The funding rate: how it helps anticipate price reversals in bitcoin and Ethereum
What is the funding rate?
Funding rate (Funding Rate) is a mechanism of periodic payments between traders in the perpetual-futures market. It ensures that the contract price (“perp”) does not drift away from the true market value of the underlying asset (spot).
Unlike traditional futures, perpetual contracts have no expiry date. Traders can hold positions for years, and funding is what keeps the derivative anchored to spot.
Today the tool is associated not only with large CEX but also with the growing segment of decentralised derivatives (perp DEXs). Venues such as Hyperliquid and Aster already rival traditional exchanges in trading volumes and open interest (OI).

How does the funding rate work?
The mechanics are simple: one side pays the other depending on market conditions:
- positive rate: the futures price is above spot. Buyers (longs) pay sellers (shorts). This encourages opening short positions and pushes the contract price lower;
- negative rate: the futures price is below spot. Sellers pay buyers, motivating traders to open longs and nudge the price higher.

Thus, the mechanism keeps perpetual futures close to spot. When prices diverge, incentives arise to open offsetting positions, helping the market return to equilibrium.
The metric is calculated from two components:
- Interest rate. The difference in the cost of borrowing the base asset (for example, BTC) and the quote currency (USD). Usually stable and small.
- Premium index. Reflects the deviation of the futures price from spot. A positive premium signals bulls’ dominance; a negative one, bears’.
Formulas and values vary across venues, so it is vital to study a specific exchange’s mechanics before opening positions.
Binance Futures uses a fixed interest component of 0.03% per day. It is split into three intervals of 0.01%, with payments every eight hours. The current value and the countdown to the next reset are shown at the top of the trading interface.

Why does the funding rate matter?
Funding is the key mechanism of the perpetuals market. It links the contract price to spot, spurs trader activity and serves as a valuable analytical tool.
Main functions:
- price parity: keeps the futures price near the asset’s real price;
- rebalancing: when dislocations are large, the rate motivates positions that pull prices back to equilibrium;
- sentiment gauge: positive funding signals bullish dominance (buying), negative funding, bearish (selling).
Understanding funding is essential for trading perpetuals. Three points to keep in mind:
1. Carry cost. Funding directly affects a trade’s outcome. Over longer horizons, a high rate can eat into profits or deepen losses. These costs should be built into the plan in advance.
2. Trading strategies. The metric opens opportunities for arbitrage — earning on the gap between futures and spot — and for using delta-neutral strategies. Traders also use funding dynamics as a sentiment indicator to help time entries and exits.
3. Risk management. In volatile periods, funding can shift rapidly, creating hidden risks. Monitoring rates regularly helps adjust portfolios in time and avoid unexpected fee outlays.
How to use the funding rate to analyse the market?
Extreme readings often flag overheating: abnormally high rates point to exuberance; deeply negative ones, to panic. In such conditions, the odds of a price reversal rise. Peaks in funding are therefore often used as signals to open countertrend positions.
The chart below shows bitcoin reaching local highs alongside extremely elevated funding. That pointed to overheating and excessive optimism — typical precursors to prolonged corrections.

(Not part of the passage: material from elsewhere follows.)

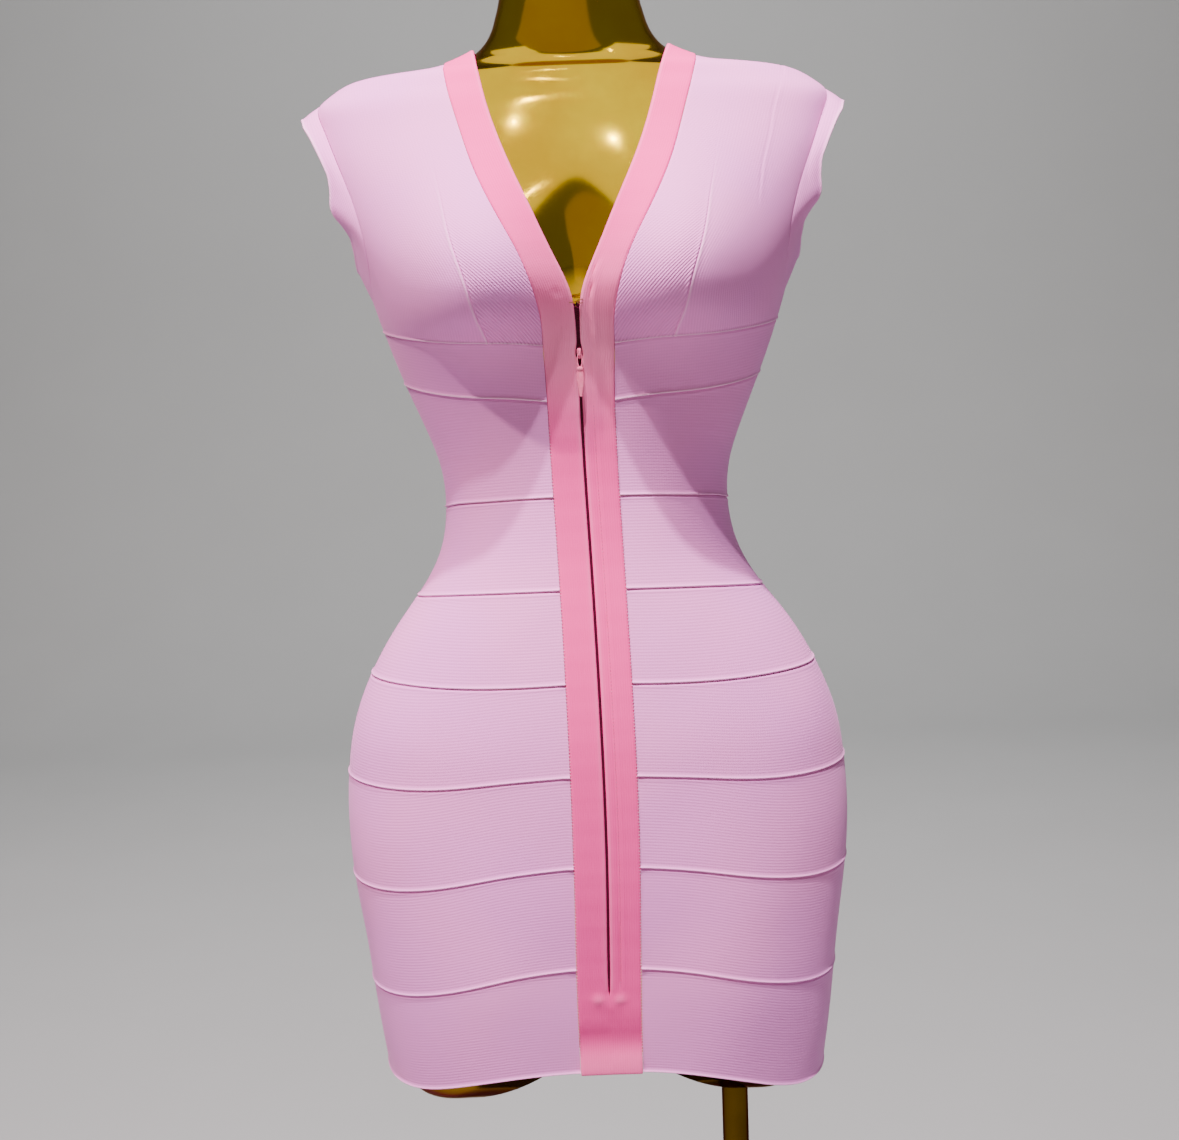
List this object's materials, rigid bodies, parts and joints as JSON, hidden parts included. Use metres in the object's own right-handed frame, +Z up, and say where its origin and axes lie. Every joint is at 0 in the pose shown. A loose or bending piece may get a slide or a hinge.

In the next chart, rising OI and price as the funding rate returns to positive territory suggest perp prices are aligning with spot and longs are being added aggressively. After such patterns, futures often start trading at a premium.

The following chart illustrates a classic long-squeeze cascade:

The simultaneous fall in price and OI is directly tied to funding turning negative.
The mechanics are as follows: mass forced long closures create excess sell pressure specifically on the futures market. That briefly pushes the contract below spot (a discount). Negative funding combined with a sharp drop in OI is therefore the most reliable signal of bull capitulation and the purging of leverage.
Another example: rising open interest alongside falling price and funding indicates sellers are in control. Market participants are adding shorts en masse.

Tracking funding dynamics alongside technical analysis helps spot turning points and refine trading strategies.
The tool’s role is growing with perp-DEXs, where significant liquidity now resides, influencing price formation and the dynamics of both spot and DeFi segments. Former BitMEX chief Arthur Hayes is convinced that by the end of 2026 the global financial market will look not to Nasdaq but to perp charts.
Funding, however, is no silver bullet. To avoid errors, use it alongside other metrics such as trading volumes and pay attention to price trends.
A systematic approach to funding and sentiment helps traders act more confidently in volatile periods, lowering risks and improving execution.